If the model can create arbitrary labels and relationship names, your graph will become messy fast. Keep a controlled vocabulary.

2. Skipping validation

Always validate JSON and enforce allowed labels, types, and confidence rules before ingestion.

3. Writing raw LLM text directly to Neo4j

The LLM should propose facts, not execute database writes.

4. Ignoring entity resolution

“Apple,” “Apple Inc.,” and “AAPL” may refer to the same entity. Merge them before or during ingest.

5. Dropping provenance

Without evidence and source links, you cannot audit or trust the graph.

6. Using the graph as truth without review

LLM-extracted graphs should be treated as probabilistic until verified, especially for low-confidence relationships.

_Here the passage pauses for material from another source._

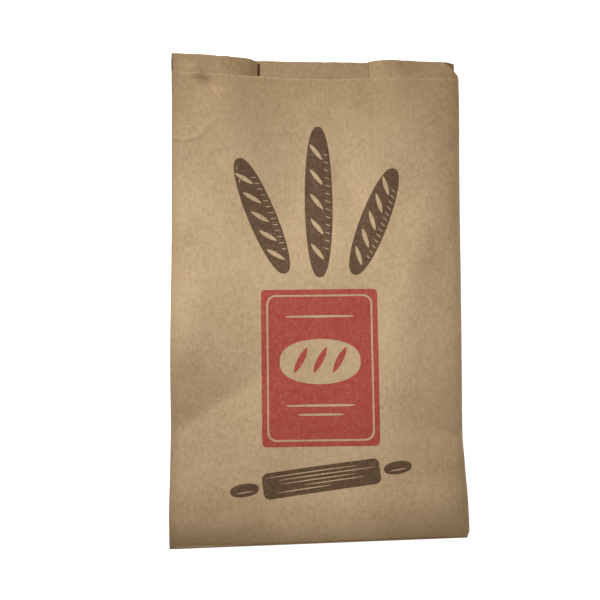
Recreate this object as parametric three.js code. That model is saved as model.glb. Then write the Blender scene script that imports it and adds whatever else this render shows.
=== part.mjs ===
// A gusseted kraft paper bread bag, empty, lying on its back with the printed front up.
// It is one sheet of paper: a flat tube with a gusset folded in at each side, open at the
// mouth, and flattened, folded under and glued at the bottom.
// Millimetres, +X to the right, +Y towards the mouth, +Z up, floor at z = 0.
import * as THREE from 'three';

// the tube
const WIDTH = 200;          // flat width, fold to fold
const LENGTH = 328;         // bottom fold to the cut edge of the back panel
const LEFT_GUSSET = 60.5;   // depth of the side gussets, fold to inner fold
const RIGHT_GUSSET = 63.5;
const PAPER = 0.2;          // ply thickness, thicker than the real 0.1
const PLY_GAP = 0.1;        // air between two plies that are pressed together
const PITCH = PAPER + PLY_GAP;
const STACK = 3 * PITCH + PAPER; // front, two gusset plies and back, pressed flat

// the bottom, folded under
const FOLD_RADIUS = 0.15;   // inside of the fold
const FLAP = 22;            // length of the glued flap under the back panel
const GLUE_END = 2;         // solid strip at the end of the flap, where the tube is shut
const FOLD_Y = FOLD_RADIUS + STACK; // centre of the fold, in y and in z: its edge is at y = 0
const FLAP_CLEAR_Y = 24;    // the back panel lies over the flap up to here
const TABLE_Y = 48;         // and flat on the table from here on
const SWELL_LENGTH = 30;    // the tube swells from flat to its full height over this length

// the mouth: the front panel's lip is cut lower than the back
const LIP_DROP = 13;
const LIP_DIP = 2.3;        // extra depth of the lip in the middle
const DIP_FLAT = 11;        // the dip is deepest up to here from the middle
const DIP_HALF_WIDTH = 34;  // and over from here on
const LIP_RISE = 2;         // the lip's left end rises by this much
const RISE_LENGTH = 10;
const CORNER_CUT = 7;       // width of the slanting cut in the right gusset's front ply
const MOUTH_ZONE = 40;      // the cut edge shapes the mesh over this last stretch
const MOUTH_ZONE_Y = LENGTH - MOUTH_ZONE;

// heights of the front panel above the pressed stack: near the foot, halfway and at the mouth
const STATIONS = [25, 164, LENGTH];
const MIDDLE_RISE = [4.0, 7.0, 4.8];
const LEFT_LIFT = [-1.0, -2.2, 4.6];
const RIGHT_LIFT = [-1.2, -2.4, -0.8];
const NOSE_RISE = [1.7, 3.6, 4.5]; // of the gussets' rounded inner folds, above their pressed height
const NOSE_FOOT = 0.15;     // the underside of the inner folds stands off the back panel
const EDGE_ROLL = 0.9;      // the panel rounds over towards its side folds
const EDGE_ROLL_POWER = 10;
const NOSE_ROUNDNESS = 2.4; // how far a gusset's inner fold is rounded, along X

// how far the sides come in at the three stations; they spread again at the bottom
const LEFT_PULL = [-0.1, 1.5, 2.6];
const RIGHT_PULL = [3.5, 2.3, 0.3];
const SPREAD_LENGTH = 90;
const BACK_TUCK = 1.7;      // the back panel's right corner at the mouth lies further in

// steps of the mesh
const FRONT_STEPS = 14;
const BACK_STEPS = 4;
const PLY_STOPS = [0, 0.125, 0.4, 0.7, 1];
const NOSE_STEPS = 4;
const BEND_STEPS = 4;
const MOUTH_STOPS = [1, 0.86, 0.66, 0.33];
const TUBE_Y = [
  MOUTH_ZONE_Y, 245, 200, 155, 115, 82, 60, TABLE_Y, 38, 30, FLAP_CLEAR_Y, 17, 11, 7, 4.2, 2.6,
];

const { clamp, smoothstep, lerp } = THREE.MathUtils;

// smooth curve through the values at the three stations
function along(y, values) {
  const [a, b, c] = STATIONS;
  const [p, q, r] = values;
  return p * (y - b) * (y - c) / ((a - b) * (a - c))
    + q * (y - a) * (y - c) / ((b - a) * (b - c))
    + r * (y - a) * (y - b) / ((c - a) * (c - b));
}

// 0 where the bottom is pressed flat, 1 from SWELL_LENGTH on, steep at first like a pillow's edge
function swell(y) {
  const s = clamp((y - FOLD_Y) / SWELL_LENGTH, 0, 1);
  return Math.sqrt(1 - (1 - s) ** 2);
}

// half the bag's width on one side: -1 is left, 1 is right
function halfWidth(side, y) {
  const pull = along(y, side < 0 ? LEFT_PULL : RIGHT_PULL);
  return (WIDTH - PAPER) / 2 - pull * smoothstep(y, FOLD_Y, SPREAD_LENGTH);
}

function backHalfWidth(side, y) {
  const tuck = side < 0 ? 0 : BACK_TUCK * smoothstep(y, MOUTH_ZONE_Y, LENGTH);
  return halfWidth(side, y) - tuck;
}

// from a side fold inwards to where the panel beside it ends
const FOLD_REACH = PITCH / 2;

// underside of the back panel above the table
function floorGap(y) {
  const overFlap = STACK + 2 * FOLD_RADIUS;
  return overFlap * (1 - smoothstep(y, FLAP_CLEAR_Y, TABLE_Y));
}

// centre height of ply 0 (back panel), 1 and 2 (gusset) or 3 (front panel) where pressed flat
function pressed(ply) {
  return PAPER / 2 + ply * PITCH;
}

function frontHeight(x, y) {
  const side = Math.sign(x);
  const u = Math.min(Math.abs(x) / halfWidth(side, y), 1);
  const lift = along(y, side < 0 ? LEFT_LIFT : RIGHT_LIFT);
  const rise = along(y, MIDDLE_RISE) + lift * u * u - EDGE_ROLL * u ** EDGE_ROLL_POWER;
  return pressed(3) + rise * swell(y);
}

function foldHeight(side, y) {
  return frontHeight(side * (halfWidth(side, y) - FOLD_REACH), y);
}

// height and width of the rounded inner fold of a gusset
function nose(y) {
  const low = pressed(1) + NOSE_FOOT * swell(y);
  const high = pressed(2) + along(y, NOSE_RISE) * swell(y);
  return { low, high, reach: Math.min(NOSE_ROUNDNESS, (high - low) / 2) };
}

// how far short of LENGTH the mouth is cut, for each part of the tube
function lipDrop(x) {
  const dip = LIP_DIP * (1 - smoothstep(Math.abs(x), DIP_FLAT, DIP_HALF_WIDTH));
  const rise = LIP_RISE * clamp((-x - WIDTH / 2 + RISE_LENGTH) / RISE_LENGTH, 0, 1);
  return LIP_DROP + dip - rise;
}

function cornerDrop(side, inward) {
  return side < 0 ? 0 : LIP_DROP * clamp(1 - inward / CORNER_CUT, 0, 1);
}

// The section round the tube is a closed line of stops, in parts. Each stop says how far short
// of LENGTH the sheet is cut there, and where it passes at height y, as x and height.
function frontPanel() {
  return Array.from({ length: FRONT_STEPS + 1 }, (_, i) => {
    const t = 2 * i / FRONT_STEPS - 1;
    const u = 1.5 * t - 0.5 * t ** 3; // stops crowd towards the side folds
    const at = (y) => u * (halfWidth(Math.sign(u), y) - FOLD_REACH);
    return { drop: lipDrop(u * WIDTH / 2), place: (y) => [at(y), frontHeight(at(y), y)] };
  });
}

function backPanel() {
  return Array.from({ length: BACK_STEPS + 1 }, (_, i) => {
    const t = 1 - 2 * i / BACK_STEPS;
    const at = (y) => t * (backHalfWidth(Math.sign(t), y) - FOLD_REACH);
    return { drop: 0, place: (y) => [at(y), pressed(0)] };
  });
}

// the tight folds at a side, each a single stop between two plies
function frontFold(side) {
  return [{
    drop: (lipDrop(side * WIDTH / 2) + cornerDrop(side, 0)) / 2,
    place: (y) => [side * halfWidth(side, y), foldHeight(side, y) - PITCH / 2],
  }];
}

function backFold(side) {
  return [{ drop: 0, place: (y) => [side * backHalfWidth(side, y), pressed(0) + PITCH / 2] }];
}

// front ply from the side fold inwards, round the inner fold, and the back ply out again
function gusset(side) {
  const depth = side < 0 ? LEFT_GUSSET : RIGHT_GUSSET;
  const noseX = (y) => WIDTH / 2 - depth + nose(y).reach;
  const across = (share, half, y) => side * lerp(half(side, y) - FOLD_REACH, noseX(y), share);
  const frontPly = PLY_STOPS.map((share) => ({
    drop: cornerDrop(side, share * depth),
    place: (y) => [
      across(share, halfWidth, y), lerp(foldHeight(side, y) - PITCH, nose(y).high, share),
    ],
  }));
  const backPly = [...PLY_STOPS].reverse().map((share) => ({
    drop: 0,
    place: (y) => [across(share, backHalfWidth, y), lerp(pressed(1), nose(y).low, share)],
  }));
  const innerFold = Array.from({ length: NOSE_STEPS - 1 }, (_, i) => {
    const turn = Math.PI * (i + 1) / NOSE_STEPS;
    const place = (y) => {
      const { low, high, reach } = nose(y);
      return [side * (noseX(y) - reach * Math.sin(turn)), lerp(low, high, (1 + Math.cos(turn)) / 2)];
    };
    return { drop: 0, place };
  });
  return [...frontPly, ...innerFold, ...backPly];
}

// The stations that the sheet's section is carried through, from the mouth down the tube,
// round the bottom fold and back along the flap.
function path() {
  const straight = (y, h) => [y, floorGap(y) + h];
  const stations = MOUTH_STOPS.map((stop) => ({
    height: (drop) => lerp(MOUTH_ZONE_Y, LENGTH - drop, stop), carry: straight,
  }));
  for (const y of [...TUBE_Y, FOLD_Y]) stations.push({ height: () => y, carry: straight });
  for (let i = 1; i <= BEND_STEPS; i++) {
    const turn = Math.PI * i / BEND_STEPS;
    stations.push({
      height: () => FOLD_Y,
      carry: (y, h) => [
        FOLD_Y - (FOLD_RADIUS + h) * Math.sin(turn),
        FOLD_Y + (FOLD_RADIUS + h) * Math.cos(turn),
      ],
    });
  }
  for (const end of [FLAP - GLUE_END, FLAP]) {
    stations.push({ height: () => FOLD_Y, carry: (y, h) => [end, FOLD_Y - FOLD_RADIUS - h] });
  }
  return stations;
}

// a stop's place at height y, moved outwards by half the paper (side 1) or inwards (side -1)
function facePoint(stops, i, y, side) {
  const [before, point, after] = [-1, 0, 1].map((step) => (
    new THREE.Vector2(...stops.at((i + step) % stops.length).place(y))
  ));
  const from = point.clone().sub(before).normalize();
  const way = after.sub(point).normalize().add(from).normalize();
  return [point.x - side * way.y * PAPER / 2, point.y + side * way.x * PAPER / 2];
}

// triangles between two lines of points that both run from left to right
function ladder(upper, lower, xOf) {
  const triangles = [];
  let [i, j] = [0, 0];
  while (i < upper.length - 1 || j < lower.length - 1) {
    const lowerFirst = i === upper.length - 1
      || (j < lower.length - 1 && xOf(lower[j + 1]) <= xOf(upper[i + 1]));
    const corners = [upper[i], lower[j], lowerFirst ? lower[j + 1] : upper[i + 1]];
    if (new Set(corners).size === 3) triangles.push(corners);
    if (lowerFirst) j += 1;
    else i += 1;
  }
  return triangles;
}

// fills the section where the tube is glued shut: above and below the gussets' inner folds
function shutEnd(parts, xOf) {
  const [front, rightFold, right, rightBackFold, back, leftBackFold, left, leftFold] = parts;
  const tip = (right.length - 1) / 2;
  const frontLine = [...leftFold, ...front, ...rightFold];
  const underFront = [
    ...leftFold, ...left.slice(tip).reverse(), ...right.slice(0, tip + 1).reverse(), ...rightFold,
  ];
  const overBack = [...leftBackFold, ...left.slice(0, tip + 1), ...right.slice(tip), ...rightBackFold];
  const backLine = [...leftBackFold, ...back.reverse(), ...rightBackFold];
  return [...ladder(frontLine, underFront, xOf), ...ladder(overBack, backLine, xOf)];
}

function bagGeometry() {
  const sectionParts = [
    frontPanel(), frontFold(1), gusset(1), backFold(1),
    backPanel(), backFold(-1), gusset(-1).reverse(), frontFold(-1),
  ];
  const stops = sectionParts.flat();
  const count = stops.length;
  const stations = path();
  const positions = [];
  const triangles = [];

  // one ring of points per station, outside (1) and inside (-1); the inside ends short
  const rings = { 1: [], [-1]: [] };
  for (const side of [1, -1]) {
    for (const { height, carry } of side > 0 ? stations : stations.slice(0, -1)) {
      rings[side].push(positions.length / 3);
      stops.forEach((stop, i) => {
        const stopY = height(stop.drop);
        const [x, h] = facePoint(stops, i, stopY, side);
        const [y, z] = carry(stopY, h);
        positions.push(x, y - LENGTH / 2, z);
      });
    }
  }

  // walls: outside faces out, inside faces in
  for (const side of [1, -1]) {
    rings[side].slice(1).forEach((next, k) => {
      const start = rings[side][k];
      for (let i = 0; i < count; i++) {
        const j = (i + 1) % count;
        const [a, b, c, d] = [start + i, start + j, next + i, next + j];
        triangles.push(...(side > 0 ? [a, c, b, b, c, d] : [a, b, c, b, d, c]));
      }
    });
  }

  // the cut edge at the mouth
  const [outer, inner] = [rings[1][0], rings[-1][0]];
  for (let i = 0; i < count; i++) {
    const j = (i + 1) % count;
    triangles.push(outer + i, outer + j, inner + j, outer + i, inner + j, inner + i);
  }

  // the glued end of the flap, outside and inside
  for (const side of [1, -1]) {
    let next = rings[side].at(-1);
    const parts = sectionParts.map((part) => part.map(() => next++));
    for (const [a, b, c] of shutEnd(parts, (index) => positions[3 * index])) {
      triangles.push(...(side > 0 ? [a, b, c] : [a, c, b]));
    }
  }

  const geometry = new THREE.BufferGeometry();
  geometry.setAttribute('position', new THREE.Float32BufferAttribute(positions, 3));
  geometry.setIndex(triangles);
  geometry.computeVertexNormals();
  return geometry;
}

const kraft = new THREE.MeshStandardMaterial({ color: 0xb59a75, roughness: 0.85, metalness: 0 });
const bag = new THREE.Mesh(bagGeometry(), kraft);
bag.name = 'paper_bag';

const breadBag = new THREE.Group();
breadBag.add(bag);

export default breadBag;
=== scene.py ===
# An empty brown paper bread bag, lying flat on its back with the printed front up.
import math
from functools import partial

import bmesh
import bpy
from mathutils import Matrix, Vector, noise
from mathutils.bvhtree import BVHTree


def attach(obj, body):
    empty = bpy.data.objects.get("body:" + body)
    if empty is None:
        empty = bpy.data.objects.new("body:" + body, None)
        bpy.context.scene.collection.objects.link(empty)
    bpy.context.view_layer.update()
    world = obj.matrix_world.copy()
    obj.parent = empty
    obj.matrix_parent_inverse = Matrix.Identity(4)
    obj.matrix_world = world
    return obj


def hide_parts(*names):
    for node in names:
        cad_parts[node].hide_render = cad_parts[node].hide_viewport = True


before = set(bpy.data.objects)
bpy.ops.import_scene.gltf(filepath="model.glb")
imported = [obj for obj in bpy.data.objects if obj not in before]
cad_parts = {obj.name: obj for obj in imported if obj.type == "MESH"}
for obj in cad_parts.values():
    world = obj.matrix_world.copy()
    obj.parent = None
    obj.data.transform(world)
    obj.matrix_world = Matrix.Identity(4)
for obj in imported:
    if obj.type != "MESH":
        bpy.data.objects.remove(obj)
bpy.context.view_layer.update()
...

A practical end-to-end workflow

Here is the workflow many teams use in production:

Split documents into chunks
Extract structured facts with an LLM
Validate the output against a schema
Canonicalize entity names and IDs
Enrich with additional metadata if needed
Write nodes and edges to Neo4j
Attach provenance and confidence
Run QA queries and human review for uncertain facts
Use the graph for search, analytics, RAG, or GEO

That combination gives you a graph that is both machine-friendly and explainable.

When to add human review

Use human review when:

confidence is below a threshold
the relationship is high impact
the source text is ambiguous
entity resolution is uncertain
multiple documents conflict

A good approach is to auto-ingest high-confidence facts and queue low-confidence ones for review. That gives you scale without sacrificing quality.

The short answer

If you want to build a knowledge graph from LLM outputs with Neo4j, the safest and most effective method is:

define a small graph schema
force the LLM to return structured JSON
validate and normalize the output in code
resolve entities to stable IDs
use Cypher MERGE to upsert into Neo4j
store provenance and confidence with every fact

That workflow turns noisy LLM text into a reliable, queryable knowledge graph that can support search, RAG, analytics, and AI visibility use cases.